I was able to visit him and his wife several years later in Washington State and visited him again last week. Though it was a short drive from the ferry station to his house, when he met my sister and I at the top of his driveway, he was engrossed in a book. I realized he is living his dream as I walked through the stacks and stacks of books in his small cabin and asked him if he knew how many he had.
His answer “About 7000.”
In an age of e-books, kindle, and audiobooks you can download on your phone, I’d say he has indeed retired in a library.
It was wonderful to reconnect with an old friend and professor who was there for me when I felt there was no one else I could talk to about my real interests. For Alan Miller religion was his rebellion…he was pursuing a degree in engineering and switched to religion because it was out of the norm. He walked the path and continues to walk the path of an academic scholar very well and continues to be full of gems of knowledge and insight when I see him.
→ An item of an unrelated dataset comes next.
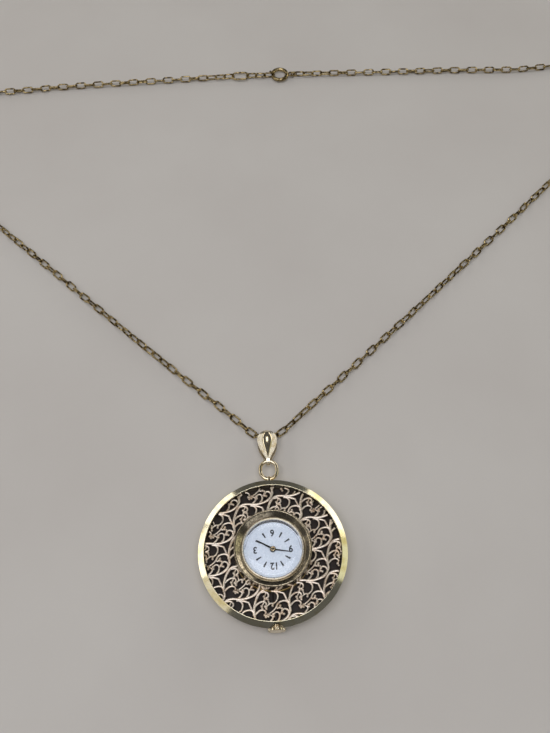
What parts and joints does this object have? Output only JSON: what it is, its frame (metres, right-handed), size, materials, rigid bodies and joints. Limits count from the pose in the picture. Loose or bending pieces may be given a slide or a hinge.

We reminisced at his house and over Thai Food. He updated me on his health and let me know he is loving teaching a class for adults and we discussed how few of the undergrads who came through his classes at Miami really had any interest in the material and he was feeling more and more generationally removed coupled with the fact that many of the students were Christian Missionairies planning to go to Asia to proselytize their beliefs.
Our time together came and went far too fast and before we knew it, my sister and I were on the ferry back to Seattle.
He and his wife recently acquired a puppy named “Mujo’ in honor or impermanence which as fate would have it ended up being a perfectly fitting name as Mujo destroys everything he comes into contact with!